The study should also make progressives more self-critical about the way in which speech norms serve as a marker of social distinction. I don’t doubt the sincerity of the affluent and highly educated people who call others out if they use “problematic” terms or perpetrate an act of “cultural appropriation.” But what the vast majority of Americans seem to see—at least according to the research conducted for “Hidden Tribes”—is not so much genuine concern for social justice as the preening display of cultural superiority.

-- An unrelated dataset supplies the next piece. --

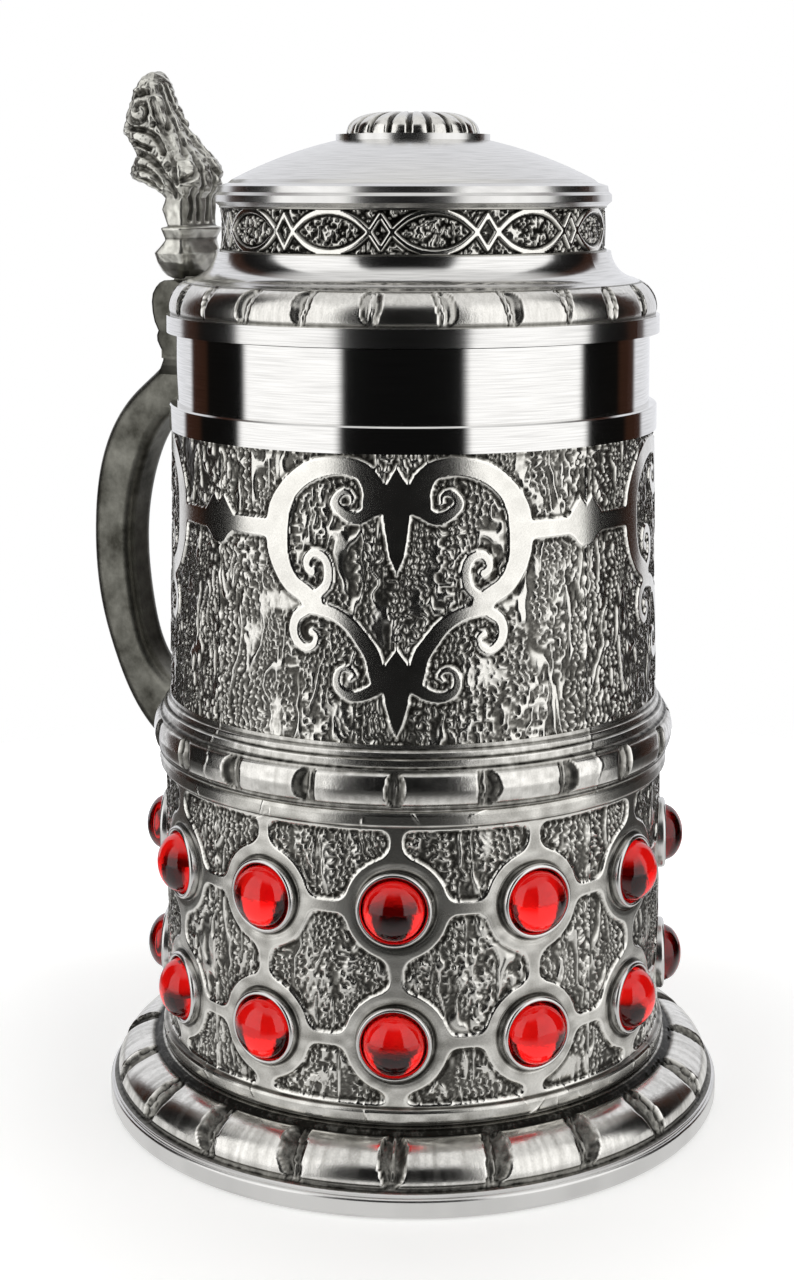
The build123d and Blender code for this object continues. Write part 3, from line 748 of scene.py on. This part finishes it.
# %% [markdown]
# ## Gadroons: the foot, the middle band and the lid's ring
# Three rings are divided into short staves. Between two staves lies a scooped hollow like a letter D, with a
# thin ridge standing in it, and the flat side of the D is the crisp end of a stave. Within a quarter the D's
# back turns away from the middle of the motif. One function carves all three rings, because only the sizes
# differ: v runs from 0 at the stave's lower edge to 1 at its upper edge.
# %% Carve staves
def staves(places, v, count, first_deg, size):
    """Depth (negative, mm) and rub of a ring of staves; size holds the hollow's width, depth and so on."""
    radius, angle = polar(places)
    pitch = 360.0 / count
    turn = wrap_deg(angle - first_deg)
    groove = np.round(turn / pitch)
    aside = np.radians(turn - groove * pitch) * radius
    quarter_turn = (turn + 45.0) % 90.0 - 45.0
    side = np.sign(np.round(quarter_turn / pitch))
    aside = np.where(side == 0, aside, aside * side)
    lean = size["lean"] * (v - 0.5) * np.where(side == 0, 0.0, 1.0)
    wobble = 0.1 * size["width"] * (lattice(places[:, 2] + 7 * groove, radius, 1.4, 1.4, 5) - 0.5)
    x = aside - lean + wobble
    bulge = np.sqrt(np.clip(1.0 - (2.0 * v - 1.0) ** 2, 0.0, 1.0))
    outer = size["width"] * (0.1 + 0.62 * bulge) * np.where(side == 0, size["middle"], 1.0)
    inner = np.where(side == 0, -outer, -0.3 * size["width"])
    in_d = np.minimum(outer - x, x - inner)
    ends = np.minimum(v, 1.0 - v)
    hollow = ease(0.0, 0.42 * size["width"], in_d) ** 0.7 * ease(0.0, 0.12, ends)
    flat_side = ease(0.0, 0.25, np.minimum(x - inner, 1.0)) * (in_d > 0)
    wall = flat_side * ease(0.5 * size["width"], 0.0, x - inner) * ease(0.02, 0.14, ends)
    hollow = np.maximum(hollow, 0.75 * wall)
    ridge = ease(0.34, 0.0, np.abs(x + 0.02 * size["width"])) * (in_d > 0.2)
    depth = -size["depth"] * hollow + size["depth"] * 0.75 * ridge * hollow
    rim = ease(-0.5, -0.05, in_d) * (in_d < 0)
    rub = 0.86 - size["patina"] * ease(0.05, 0.4, hollow) + 0.5 * ridge + 0.2 * rim
    rub = rub - 0.5 * line_at(in_d, 0.15, 0.3, 0.05)
    edge = ease(0.1, 0.0, ends)
    return depth - 0.3 * size["depth"] * edge, np.clip(rub - 0.7 * edge, 0.0, 1.0)


def cast_ring(name, body, outer, inner, cell, size, v_of, first_deg, count, extra):
    """A full ring with staves, carved along its own surface."""
    widest = max(r for r, z in outer)
    bm = spin_outline(outer, inner, int(2 * math.pi * widest / cell), cell)
    piece = finish_piece(bm, f"{name}_casting", body, rubbed_pewter, [name])
    places, normals = read_places(piece.data), read_rows(piece.data, "normal")
    radius, angle = polar(places)
    v = v_of(radius, places[:, 2])
    carved = (v > 0.0) & (v < 1.0)
    depth, rub = staves(places, np.clip(v, 0.0, 1.0), count, first_deg, size)
    depth, rub = np.where(carved, depth, 0.0), np.where(carved, rub, 0.62)
    depth, rub = extra(places, radius, angle, v, depth, rub)
    write_relief(piece.data, places + normals * depth[:, None], rub)
    return piece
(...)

For the millions upon millions of Americans of all ages and all races who do not follow politics with rapt attention, and who are much more worried about paying their rent than about debating the prom dress worn by a teenager in Utah, contemporary callout culture merely looks like an excuse to mock the values or ignorance of others. As one 57- year-old woman in Mississippi fretted:
The way you have to term everything just right. And if you don’t term it right you discriminate them. It’s like everybody is going to be in the know of what people call themselves now and some of us just don’t know. But if you don’t know then there is something seriously wrong with you.
The gap between the progressive perception and the reality of public views on this issue could do damage to the institutions that the woke elite collectively run. A publication whose editors think they represent the views of a majority of Americans when they actually speak to a small minority of the country may eventually see its influence wane and its readership decline. And a political candidate who believes she is speaking for half of the population when she is actually voicing the opinions of one-fifth is likely to lose the next election.
In a democracy, it is difficult to win fellow citizens over to your own side, or to build public support to remedy injustices that remain all too real, when you fundamentally misunderstand how they see the world.